Nella giornata di ieri sono accadute due cose sono che segnalano l’esistenza in vita di una politica riformista. Del primo accadimento, il più mediatico, è stato protagonista Carlo Calenda che si è recato a Palazzo Chigi per discutere con la presidente del Consiglio, accompagnata da uno stuolo di ministri, della legge di Bilancio.
Il leader di Azione ha trovato disponibilità al confronto, qualche punto di accordo, qualche altro di disaccordo, com’è normale. Calenda ha fatto politica nel senso migliore della parola: ha cercato di migliorare una legge. «Se l’opposizione invece di andare in piazza presentasse provvedimenti migliorativi forse sarebbe un Paese normale. Invece continuiamo a essere un Paese machiavellico di cui non ci capisce niente».
Ora è chiaro che Calenda ha interesse nello stressare l’immagine dell’incontro con Meloni in contrapposizione con le piazze del Partito democratico e di Giuseppe Conte, ma al di là della propaganda alla fine bisognerà valutare cosa concretamente abbia reso di più, se la legittima protesta di piazza o il realismo che impone anche il confronto con il governo, come del resto è sempre accaduto: quanti milioni di volte i leader dell’opposizione sono andati dal presidente del Consiglio di turno?
L’altro fatto di ieri è il “Manifesto laburista”, pubblicato sul Foglio, redatto da un gruppo di persone di diversa estrazione politica e sottoscritto per ora da diversi esponenti liberal del Pd veltroniano come Marco Bentivogli Stefano Ceccanti, Giorgio Gori, Giorgio Tonini, Enrico Morando, Valeria Mancinelli, Tommaso Nannicini, Pietro Ichino. Non è nata una nuova corrente ma un polo di idee non accademico ma politico, questo sì.

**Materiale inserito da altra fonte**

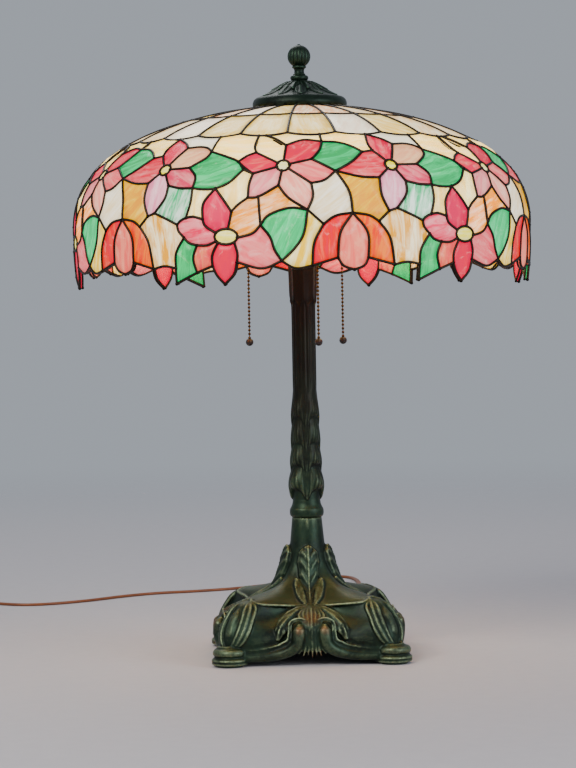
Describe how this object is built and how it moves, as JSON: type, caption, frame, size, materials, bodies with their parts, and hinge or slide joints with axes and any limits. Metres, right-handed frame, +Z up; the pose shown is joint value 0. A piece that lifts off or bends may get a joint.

I “laburisti” di fatto entrano nella dinamica congressuale dalla porta principale, quella dei contenuti, senza fare sconti circa la deriva del partito di Enrico Letta che sta proseguendo con una campagna che «rischia di impantanarsi presto nelle paludi di vecchi logiche»: quelle – diciamo noi – della lotta personalistica sulla base di veri incrociati che poco o nulla hanno a che fare con il confronto e lo scontro sulle idee (lo spettacolo è tale che consiglieremmo a una outsider come Elly Schlein di starne fuori).
Il Pd deve costruire una proposta politica – scrive Bentivogli – recuperando per questa via una rappresentanza soprattutto del mondo del lavoro, una proposta «incarnata da un leader» che lanci la sfida per la guida del governo, quando sarà.
Ci sono dunque molti retaggi del veltronismo, compreso un aggiornamento della vocazione maggioritaria, in questo documento che vuole contribuire «a una svolta modernamente “laburista” dell’orientamento del Pd» e che ha l’ambizione di colmare un vuoto teorico e politico del Congresso – in effetti è l’unico testo scritto di cui si abbia notizia – considerato come «un’occasione che verrebbe sprecata se esso non si aprisse con una reale disponibilità a superare il patto di sindacato interni al gruppo dirigente, malcelato dietro il finto conflitto tra correnti privo di fondamento ideale».
Vedremo se e come risponderanno i candidati veri o finti alla segreteria. Per il momento si vede solo tanto fumo e molta tattica. Tutti puntano a sbarrare la strada a tutti. La fase è delicatissima, il terrore che corre sul filo del Nazareno è sempre quello della rottura interna, ben sapendo che il collante che tiene insieme il partito si sta liquefacendo e che il rischio di una separazione stavolta è serio. Ecco perché si continua a nascondere la polvere sotto il tappeto di un finto unanimismo.
Succede anche a livello parlamentare: mentre il Governo, un po’ furbescamente, farà un decreto confermando l’aiuto militare all’Ucraina così da mascherare le proprie divisioni, le opposizioni si baloccano ciascuna con le proprie certezze e il Pd non riesce nemmeno a scrivere la parola «armi» per evitare spaccature al proprio interno. Altro che vocazione maggioritaria. Ma la notizia è che forse è la volta buona che la politica vera si mettono a farla i riformisti, dentro e fuori il Pd, almeno succede qualcosa che non sia solo lotta di potere.